A ciência cognitiva é uma área que vem crescendo desde os anos de 1950, e eclodiu bem perto da explosão também da inteligência artificial enquanto área de pesquisa. No início, a IA tinha como foco reproduzir as capacidades humanas. E não era tão difícil crer na viabilidade disso, porque se acreditava que o cérebro poderia ser feito de qualquer material que poderia, de todo jeito, gerar uma mente. Então, teoricamente, um “cérebro” de silício também seria capaz de dar origem a pensamentos, sentimentos, enfim, tudo que compõe a mente.

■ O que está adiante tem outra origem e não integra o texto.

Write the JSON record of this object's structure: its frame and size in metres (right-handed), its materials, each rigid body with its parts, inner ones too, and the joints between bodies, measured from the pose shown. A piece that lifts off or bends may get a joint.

Com o passar do tempo, as experiências em IA e robótica mostraram que a coisa não era bem assim. Um pesquisador que ajudou a mostrar que a distância entre humanos e máquinas era grande, e que ainda haveria um longo caminho pela frente até que se pudesse instanciar a inteligência humana em sistemas artificiais, foi Hubert Dreyfus. Ele trabalhou no MIT bem próximo a cientistas da computação engajados nessas pesquisas. E era ele quem colocava questões que certamente irritavam os programadores, mas que eram certeiras!

Por exemplo: como um computador poderia prever as milhares de coisas que poderiam acontecer em dada situação da vida cotidiana? Nós conseguimos rapidamente mudar a nossa maneira de agir dependendo do contexto em que nos encontramos: se algo cai no chão, pegamos de volta, colocamos em cima da mesa; se algo se parte, colamos; se alguém se machuca ou chora de repente, vamos acudir. Já sistemas artificiais precisam de mudanças extensas e detalhadas em todo o seu código quando algo muda. Eles não compreendem contextos. Também não compreendem certos atributos simples da vida cotidiana, que fazem parte do senso comum. Tipo: quando atendemos ao telefone, dizemos alô – ou “tô”, se for em Portugal; a pessoa do outro lado responde; combina-se de sair para um bar em alguma rua perto da casa dessas pessoas. O computador precisa de mais do que um simples “Então, vamos lá hoje?”­ para “entender” o que se passa.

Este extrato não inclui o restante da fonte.